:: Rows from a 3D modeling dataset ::
++++++
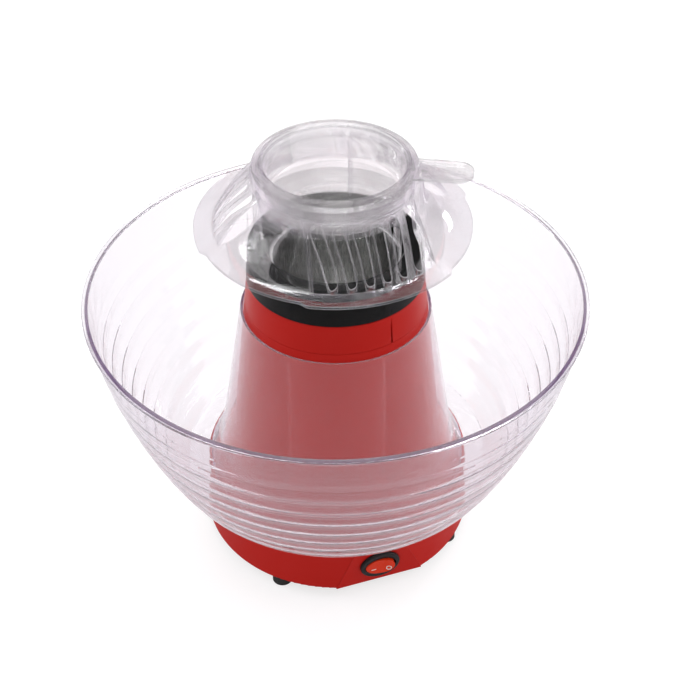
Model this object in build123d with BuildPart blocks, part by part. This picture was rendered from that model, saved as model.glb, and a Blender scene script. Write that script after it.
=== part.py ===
from build123d import *
from math import cos, radians, sin
import os

# Hot-air popcorn maker: a conical tower with the fan and heater, a ring-shaped popcorn bowl
# around it, a slotted hood on top and a measuring cup that closes the hood.
# Millimetres. Origin on the table under the tower's axis, +Z up, the switch faces -Y.

# ---- Driving dimensions: tower housing ----
WALL = 2.5
DRUM_Z = 9.0                 # lower edge of the drum above the table
DRUM_R = 103.6
SHOULDER_R = 98.0
SHOULDER_Z = 57.7
LEDGE_R = 95.2               # the bowl stands on the ring between this and the shoulder
SKIRT_R, SKIRT_Z = 78.2, 90.0
NECK_R, NECK_Z = 63.2, 228.2
SPIGOT_R, SPIGOT_H = 60.4, 8.0
GROOVE_Z = 206.0
SEAM_ANGLE = -72.5           # assembly mark that runs down the collar and the neck
FACE_Y = -98.5               # flat panel that carries the switch
FACE_HALF_BOTTOM, FACE_HALF_TOP = 34.0, 13.0

# ---- Driving dimensions: collar, chamber and shield ----
COLLAR_R, COLLAR_TOP_R = 63.6, 61.4
COLLAR_TOP_Z = 256.0
MOUTH_R, THROAT_R = 50.5, 46.0
FLANGE_Z = 244.2             # top of the chamber's flange, under the collar
CHAMBER_R, CHAMBER_Z = 45.0, 118.5
SHIELD_R, SHIELD_Z = 55.0, 106.2

# ---- Driving dimensions: fan and motor ----
BRACKET_Z, BRACKET_T, BRACKET_R = 73.7, 2.0, 72.5
DUCT_R, DUCT_TOP_Z = 50.5, 104.0
FAN_R, FAN_Z, FAN_H = 44.0, 80.0, 17.0
SHAFT_R, SHAFT_Z, SHAFT_TOP_Z = 1.6, 25.0, 99.0
RUNNING_GAP = 0.05
MOTOR_R, MOTOR_Z = 18.0, 31.7

HEATER_Z = SHIELD_Z + 6.5
RING_RADII = (16, 25, 34, 43)
DUCT_SCREW_R, DUCT_SCREW_ANGLES = 56.5, (90, 210, 330)
MOTOR_SCREWS = (-12, 12)     # places of the motor's two screws along X

# ---- Driving dimensions: base ----
PLATE_Z, PLATE_T, PLATE_R = 9.5, 3.0, 100.2
FOOT_R, FOOT_PLACE_R = 7.6, 94.6
FOOT_H = 8.2                 # below this the foot is full width, above it the neck clears the drum
BASE_SCREW_R, BASE_SCREW_ANGLES = 86.0, (22, 158, 202, 338)
POST_R = 68.0                # posts that carry the motor bracket
POST_ANGLES = (30, 150, 270)
BOSS_R, BOSS_BORE_R = 4.2, 1.5
GROMMET_Z, GROMMET_BORE_R, GROMMET_HEAD_R = 26.0, 4.0, 8.6

# ---- Driving dimensions: rocker switch and leads ----
SWITCH_Z = 25.7
OPEN_X, OPEN_Z = 12.2, 7.4   # opening in the bezel, half-sizes
ROCKER_X, ROCKER_Z = 11.2, 6.9
PIVOT_Y = FACE_Y + 1.5
ROCKER_TILT = 7.0
LEAD_R = 1.2

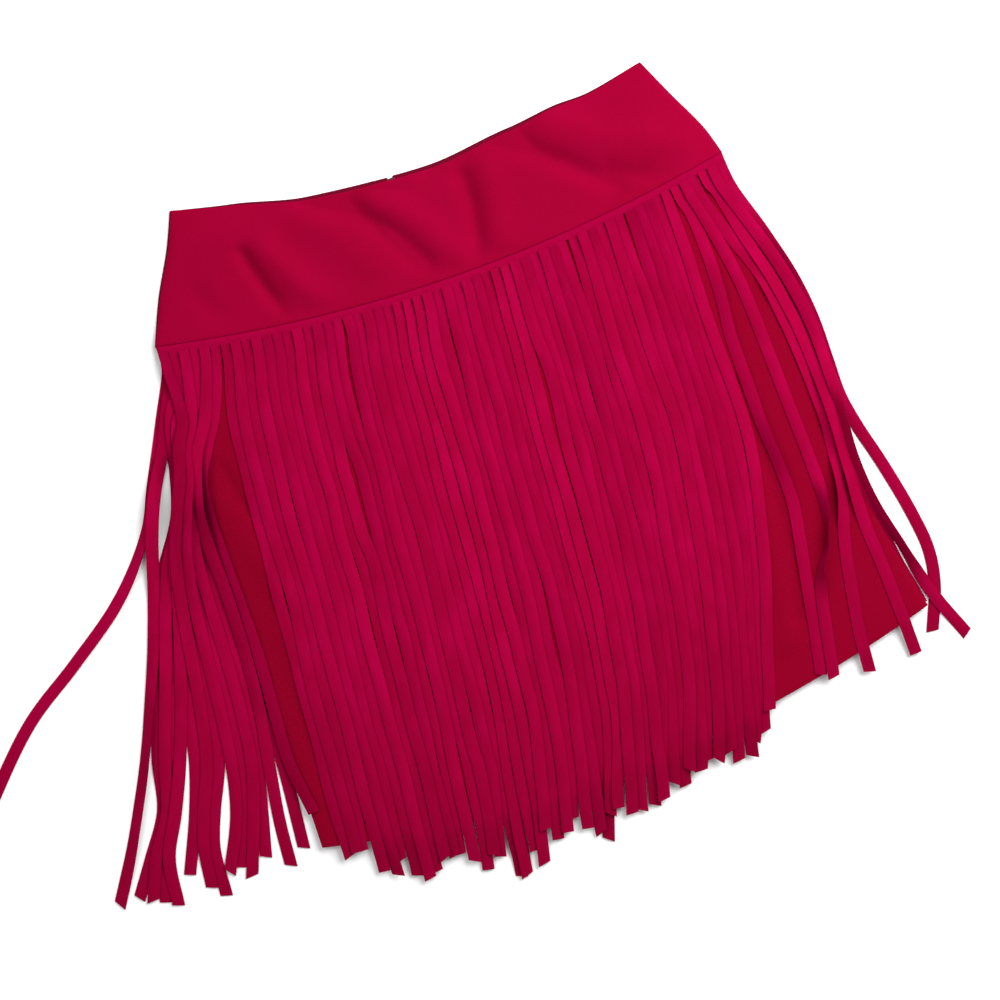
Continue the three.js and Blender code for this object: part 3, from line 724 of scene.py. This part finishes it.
class Course:
    """A smooth way over the surface through given points, measured along its length"""

    STEP = 2.0

    def __init__(self, points):
        dense = []
        for i in range(len(points) - 1):
            steps = max(round(math.dist(points[i], points[i + 1]) / self.STEP), 1)
            for k in range(steps):
                dense.append(self.spline(points, i, k / steps))
        dense.append(points[-1])
        self.points = dense
        self.marks = [0.0]
        for a, b in zip(dense, dense[1:]):
            self.marks.append(self.marks[-1] + math.dist(a, b))
        self.length = self.marks[-1]

    @staticmethod
    def spline(points, i, t):
        p1, p2 = points[i], points[i + 1]
        p0 = points[i - 1] if i > 0 else tuple(2 * a - b for a, b in zip(p1, p2))
        p3 = points[i + 2] if i + 2 < len(points) else tuple(2 * b - a for a, b in zip(p1, p2))
        k1 = math.dist(p0, p1) ** 0.5 or 1e-6
        k2 = math.dist(p1, p2) ** 0.5 or 1e-6
        k3 = math.dist(p2, p3) ** 0.5 or 1e-6
        found = []
        for a, b, c, d in zip(p0, p1, p2, p3):
            m1 = (b - a) / k1 - (c - a) / (k1 + k2) + (c - b) / k2
            m2 = (c - b) / k2 - (d - b) / (k2 + k3) + (d - c) / k3
            m1, m2 = m1 * k2, m2 * k2
            bend = -3 * b + 3 * c - 2 * m1 - m2
            turn = 2 * b - 2 * c + m1 + m2
            found.append(b + m1 * t + bend * t * t + turn * t ** 3)
        return tuple(found)

    def at(self, distance):
        """The point at a distance from the root, and the direction across the strand there"""
        low, high = 0, len(self.marks) - 1
        while high - low > 1:
            half = (low + high) // 2
            if self.marks[half] <= distance:
                low = half
            else:
                high = half
        a, b = self.points[low], self.points[low + 1]
        span = self.marks[low + 1] - self.marks[low]
        t = (distance - self.marks[low]) / span
        run = ((b[0] - a[0]) / span, (b[1] - a[1]) / span)
        return (mix(a[0], b[0], t), mix(a[1], b[1], t)), (-run[1], run[0])


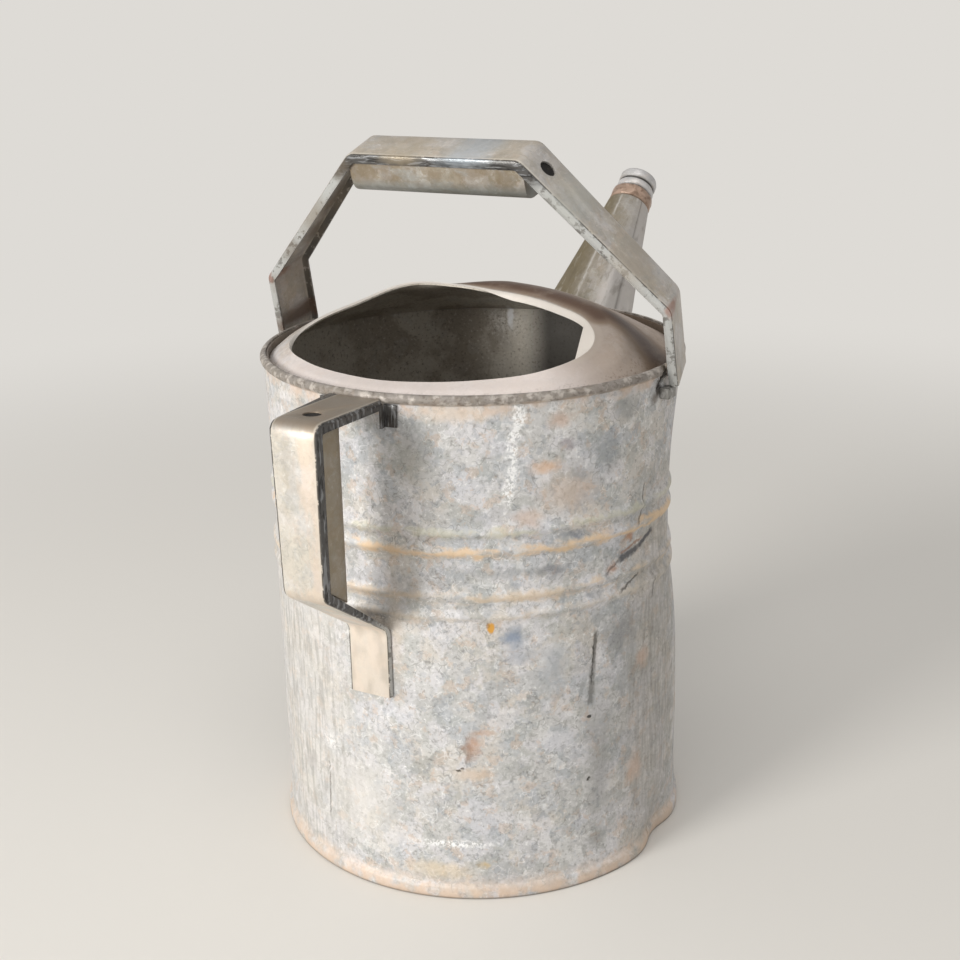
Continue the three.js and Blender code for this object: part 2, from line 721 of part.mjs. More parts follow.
const can = new THREE.Group();
can.add(
  piece('body_shell', bodyShell(), weatheredZinc),
  piece('base_disc', baseDisc(), weatheredZinc),
  piece('hood', hood(), stainedZinc),
  piece('spout_tube', spoutTube(), weatheredZinc),
  piece('spout_solder', spoutSolder(), oldSolder),
  piece('spout_ferrule', ferrule(), stainedZinc),
  piece('carry_handle_strap', carryHandleStrap(), handledZinc),
  piece('carry_handle_grip', carryHandleGrip(), handledZinc),
  piece('carry_foot_solder_left', carryFootSolderLeft(), oldSolder),
  piece('carry_foot_solder_right', carryFootSolderRight(), oldSolder),
  piece('rear_handle_strap', rearHandleStrap(), handledZinc),
  piece('rear_handle_grip', rearHandleGrip(), handledZinc),
);

// The origin is under the middle of the can's box, on the ground.
const box = new THREE.Box3().setFromObject(can);
const ground = box.getCenter(new THREE.Vector3()).setZ(box.min.z);
can.position.copy(ground.negate());

const wateringCan = new THREE.Group();
wateringCan.add(can);
wateringCan.updateMatrixWorld(true);

export default wateringCan;
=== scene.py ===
"""The looks of an old galvanised watering can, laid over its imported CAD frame.

Sizes are in millimetres round the can's own axis, with +X the way the spout points and +Z up.
Angles are in degrees round that axis, from +X towards +Y.
"""

import math

import bmesh
import bpy
import numpy as np
from mathutils import Matrix, Vector


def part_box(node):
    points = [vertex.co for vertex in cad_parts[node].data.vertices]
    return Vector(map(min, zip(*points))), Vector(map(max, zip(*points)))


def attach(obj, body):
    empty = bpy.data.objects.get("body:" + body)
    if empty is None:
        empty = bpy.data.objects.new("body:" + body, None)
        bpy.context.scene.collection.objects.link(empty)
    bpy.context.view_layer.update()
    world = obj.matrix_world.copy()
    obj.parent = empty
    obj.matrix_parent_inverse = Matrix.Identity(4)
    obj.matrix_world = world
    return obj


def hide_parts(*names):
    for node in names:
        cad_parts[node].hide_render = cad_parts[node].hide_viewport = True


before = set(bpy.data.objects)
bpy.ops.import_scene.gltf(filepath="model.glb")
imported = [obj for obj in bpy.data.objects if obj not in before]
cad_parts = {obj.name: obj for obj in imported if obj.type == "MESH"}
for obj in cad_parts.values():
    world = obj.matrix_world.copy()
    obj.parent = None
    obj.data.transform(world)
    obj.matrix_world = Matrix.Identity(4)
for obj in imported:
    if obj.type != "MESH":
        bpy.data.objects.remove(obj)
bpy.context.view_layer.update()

# The can's driving sizes, as its CAD source has them
BODY_RADIUS = 124.0
BODY_HEIGHT = 300.5
WALL = 1.2
CLEARANCE = 0.3
RIM_BEAD = 2.9
HEM_HEIGHT = 7.0
HEM_DEPTH = 1.9
SWAGE_RISE = 1.7
SWAGE_WIDTH = 8.5
SWAGE_HEIGHTS = (176.5, 188.0, 213.5, 224.5)
BEAD_FOOT = BODY_HEIGHT - 2 * RIM_BEAD - CLEARANCE
RIM_OUTER = BODY_RADIUS - WALL / 2 + RIM_BEAD

# Dents: angle, height, depth, and how far each spreads round and up the wall
DENTS = ((-64, 213, 10.5, 13, 45), (-90, 0, 6.5, 6, 15))
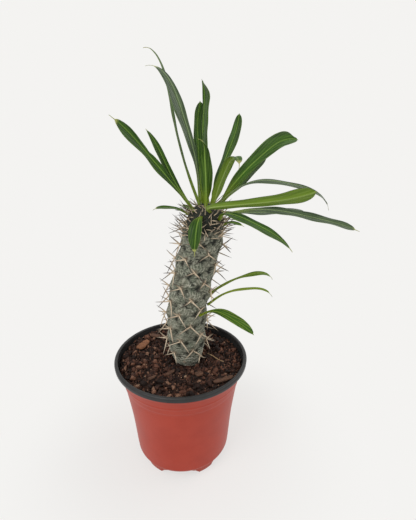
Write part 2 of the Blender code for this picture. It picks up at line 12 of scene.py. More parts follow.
import bmesh
import bpy
import numpy as np
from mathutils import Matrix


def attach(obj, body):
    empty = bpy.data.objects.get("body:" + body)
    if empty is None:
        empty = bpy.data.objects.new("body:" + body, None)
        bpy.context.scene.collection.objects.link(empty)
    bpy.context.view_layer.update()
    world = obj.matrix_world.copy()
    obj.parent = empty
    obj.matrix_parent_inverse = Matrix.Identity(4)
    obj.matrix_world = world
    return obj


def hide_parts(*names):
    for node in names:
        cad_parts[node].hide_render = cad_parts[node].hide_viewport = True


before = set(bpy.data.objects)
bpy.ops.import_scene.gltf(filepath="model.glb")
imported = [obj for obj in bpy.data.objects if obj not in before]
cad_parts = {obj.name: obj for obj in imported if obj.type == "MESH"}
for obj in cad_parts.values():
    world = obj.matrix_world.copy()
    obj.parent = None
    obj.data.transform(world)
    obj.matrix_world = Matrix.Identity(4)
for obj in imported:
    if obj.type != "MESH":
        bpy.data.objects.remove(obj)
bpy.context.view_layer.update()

Array = np.ndarray
Colour = tuple[float, float, float]

MM = 0.001
BODY = "root"
SEAT_GAP = 0.3  # between pieces that touch
log = logging.getLogger("pachypodium")


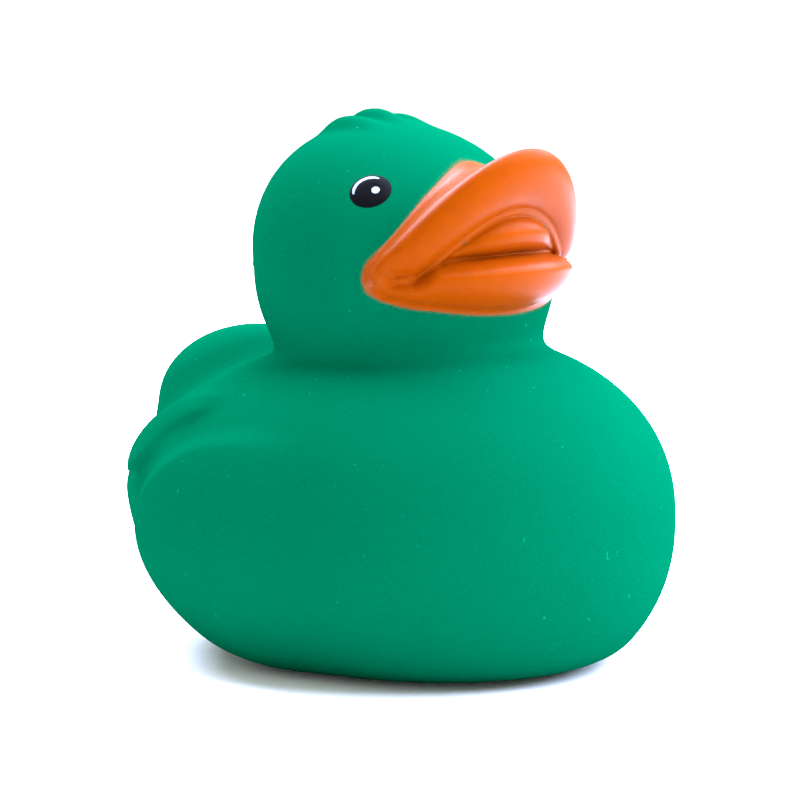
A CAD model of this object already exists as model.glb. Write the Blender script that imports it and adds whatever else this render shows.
++++++
:: Problem to solve ::
Begin with the line containing "const wateringCan = new THREE.Group();", end with the line containing "RIM_OUTER = BODY_RADIUS - WALL / 2 + RIM_BEAD", and transcribe exactly every line in that span, with nothing added.

:: Solved exercise ::
const wateringCan = new THREE.Group();
wateringCan.add(can);
wateringCan.updateMatrixWorld(true);

export default wateringCan;
=== scene.py ===
"""The looks of an old galvanised watering can, laid over its imported CAD frame.

Sizes are in millimetres round the can's own axis, with +X the way the spout points and +Z up.
Angles are in degrees round that axis, from +X towards +Y.
"""

import math

import bmesh
import bpy
import numpy as np
from mathutils import Matrix, Vector


def part_box(node):
    points = [vertex.co for vertex in cad_parts[node].data.vertices]
    return Vector(map(min, zip(*points))), Vector(map(max, zip(*points)))


def attach(obj, body):
    empty = bpy.data.objects.get("body:" + body)
    if empty is None:
        empty = bpy.data.objects.new("body:" + body, None)
        bpy.context.scene.collection.objects.link(empty)
    bpy.context.view_layer.update()
    world = obj.matrix_world.copy()
    obj.parent = empty
    obj.matrix_parent_inverse = Matrix.Identity(4)
    obj.matrix_world = world
    return obj


def hide_parts(*names):
    for node in names:
        cad_parts[node].hide_render = cad_parts[node].hide_viewport = True


before = set(bpy.data.objects)
bpy.ops.import_scene.gltf(filepath="model.glb")
imported = [obj for obj in bpy.data.objects if obj not in before]
cad_parts = {obj.name: obj for obj in imported if obj.type == "MESH"}
for obj in cad_parts.values():
    world = obj.matrix_world.copy()
    obj.parent = None
    obj.data.transform(world)
    obj.matrix_world = Matrix.Identity(4)
for obj in imported:
    if obj.type != "MESH":
        bpy.data.objects.remove(obj)
bpy.context.view_layer.update()

# The can's driving sizes, as its CAD source has them
BODY_RADIUS = 124.0
BODY_HEIGHT = 300.5
WALL = 1.2
CLEARANCE = 0.3
RIM_BEAD = 2.9
HEM_HEIGHT = 7.0
HEM_DEPTH = 1.9
SWAGE_RISE = 1.7
SWAGE_WIDTH = 8.5
SWAGE_HEIGHTS = (176.5, 188.0, 213.5, 224.5)
BEAD_FOOT = BODY_HEIGHT - 2 * RIM_BEAD - CLEARANCE
RIM_OUTER = BODY_RADIUS - WALL / 2 + RIM_BEAD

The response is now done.